** Aim of the task **
Your task is to print the material below exactly as presented.

** Collected material **
——————————
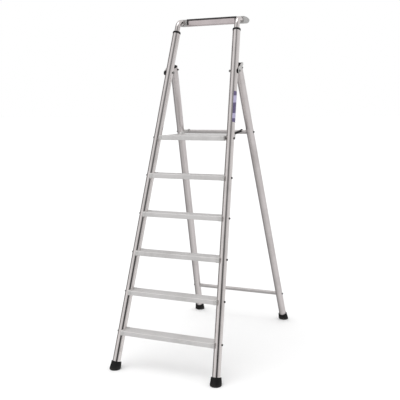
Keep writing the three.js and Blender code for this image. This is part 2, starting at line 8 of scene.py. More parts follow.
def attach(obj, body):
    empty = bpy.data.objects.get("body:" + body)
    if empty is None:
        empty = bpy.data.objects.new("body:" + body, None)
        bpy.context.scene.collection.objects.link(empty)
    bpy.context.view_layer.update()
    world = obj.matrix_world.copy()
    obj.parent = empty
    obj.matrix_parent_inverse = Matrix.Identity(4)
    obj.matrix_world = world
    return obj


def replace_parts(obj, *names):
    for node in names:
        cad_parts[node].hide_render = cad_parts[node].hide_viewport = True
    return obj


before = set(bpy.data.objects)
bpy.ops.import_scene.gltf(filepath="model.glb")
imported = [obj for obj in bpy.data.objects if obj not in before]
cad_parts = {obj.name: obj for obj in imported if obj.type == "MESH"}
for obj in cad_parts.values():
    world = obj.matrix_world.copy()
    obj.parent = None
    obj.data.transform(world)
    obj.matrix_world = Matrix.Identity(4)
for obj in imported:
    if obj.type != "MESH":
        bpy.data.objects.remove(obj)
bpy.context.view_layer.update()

# Meshes are built in millimetres, in the frame of the CAD, and scaled when they become objects.
MM = 0.001
SIDES = (("left", -1), ("right", 1))
FRONT, REAR, DECK = "front_frame", "rear_frame", "platform"

STANCE_DEPTH = 1354  # front foot centre to rear foot centre
FRONT_HALF_WIDTH = 342  # stile axis from the middle, at the floor
FRONT_TAPER = 0.0609  # the stiles close in by this much per mm of height
FRONT_LEAN = 0.3376  # and lean back by this much
REAR_HALF_WIDTH = 350  # the same three for the rear legs
REAR_TAPER = 0.0636
REAR_LEAN = 0.3504

TUBE_RADIUS = 25  # stiles and legs
TUBE_WALL = 2
TUBE_FOOT_HEIGHT = 22  # height of a tube's lower end, inside its foot
STILE_TOP = 2102
GAP = 0.3  # air left between two pieces that touch
HEAD_SEAT = 0.9  # a flat head or nut stands this far off the leaning tube's side

TREAD_RISE = 240
TREAD_COUNT = 5
TREAD_THICKNESS = 29
TREAD_FRONT = -40  # from the stile axis
TREAD_REAR = 45
TREAD_WALL = 2.4
NOSE_RADIUS = 4  # rounding of the front edges
HEEL_RADIUS = 3  # rounding of the rear edges
NOSE_LAND = 11  # smooth strip before the first groove
GROOVE_PITCH = 8.5  # anti-slip grooves along the top
GROOVE_WIDTH = 3
GROOVE_DEPTH = 1.1
SADDLE_FLANGE = 8  # saddle between the tread's end and the stile
SADDLE_OVERHANG = 1.2  # saddle outline outside the tread's
SADDLE_WRAP = 12  # its horns stop this far short of the stile axis
SPIGOT_LENGTH = 24  # of a saddle, inside the tread's middle chamber
CORE_Y = 12.5  # half depth and half height of that chamber
CORE_Z = 11
SCREW_BELOW_TOP = 15
SCREW_RADIUS = 3.9
SCREW_HEAD_RADIUS = 6.5
SCREW_HEAD_HEIGHT = 5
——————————
** Solution for this exercise **
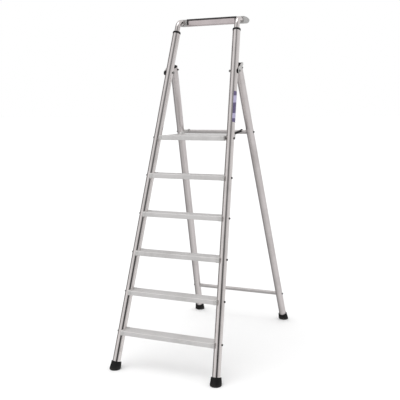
Keep writing the three.js and Blender code for this image. This is part 2, starting at line 8 of scene.py. More parts follow.
def attach(obj, body):
    empty = bpy.data.objects.get("body:" + body)
    if empty is None:
        empty = bpy.data.objects.new("body:" + body, None)
        bpy.context.scene.collection.objects.link(empty)
    bpy.context.view_layer.update()
    world = obj.matrix_world.copy()
    obj.parent = empty
    obj.matrix_parent_inverse = Matrix.Identity(4)
    obj.matrix_world = world
    return obj


def replace_parts(obj, *names):
    for node in names:
        cad_parts[node].hide_render = cad_parts[node].hide_viewport = True
    return obj


before = set(bpy.data.objects)
bpy.ops.import_scene.gltf(filepath="model.glb")
imported = [obj for obj in bpy.data.objects if obj not in before]
cad_parts = {obj.name: obj for obj in imported if obj.type == "MESH"}
for obj in cad_parts.values():
    world = obj.matrix_world.copy()
    obj.parent = None
    obj.data.transform(world)
    obj.matrix_world = Matrix.Identity(4)
for obj in imported:
    if obj.type != "MESH":
        bpy.data.objects.remove(obj)
bpy.context.view_layer.update()

# Meshes are built in millimetres, in the frame of the CAD, and scaled when they become objects.
MM = 0.001
SIDES = (("left", -1), ("right", 1))
FRONT, REAR, DECK = "front_frame", "rear_frame", "platform"

STANCE_DEPTH = 1354  # front foot centre to rear foot centre
FRONT_HALF_WIDTH = 342  # stile axis from the middle, at the floor
FRONT_TAPER = 0.0609  # the stiles close in by this much per mm of height
FRONT_LEAN = 0.3376  # and lean back by this much
REAR_HALF_WIDTH = 350  # the same three for the rear legs
REAR_TAPER = 0.0636
REAR_LEAN = 0.3504

TUBE_RADIUS = 25  # stiles and legs
TUBE_WALL = 2
TUBE_FOOT_HEIGHT = 22  # height of a tube's lower end, inside its foot
STILE_TOP = 2102
GAP = 0.3  # air left between two pieces that touch
HEAD_SEAT = 0.9  # a flat head or nut stands this far off the leaning tube's side

TREAD_RISE = 240
TREAD_COUNT = 5
TREAD_THICKNESS = 29
TREAD_FRONT = -40  # from the stile axis
TREAD_REAR = 45
TREAD_WALL = 2.4
NOSE_RADIUS = 4  # rounding of the front edges
HEEL_RADIUS = 3  # rounding of the rear edges
NOSE_LAND = 11  # smooth strip before the first groove
GROOVE_PITCH = 8.5  # anti-slip grooves along the top
GROOVE_WIDTH = 3
GROOVE_DEPTH = 1.1
SADDLE_FLANGE = 8  # saddle between the tread's end and the stile
SADDLE_OVERHANG = 1.2  # saddle outline outside the tread's
SADDLE_WRAP = 12  # its horns stop this far short of the stile axis
SPIGOT_LENGTH = 24  # of a saddle, inside the tread's middle chamber
CORE_Y = 12.5  # half depth and half height of that chamber
CORE_Z = 11
SCREW_BELOW_TOP = 15
SCREW_RADIUS = 3.9
SCREW_HEAD_RADIUS = 6.5
SCREW_HEAD_HEIGHT = 5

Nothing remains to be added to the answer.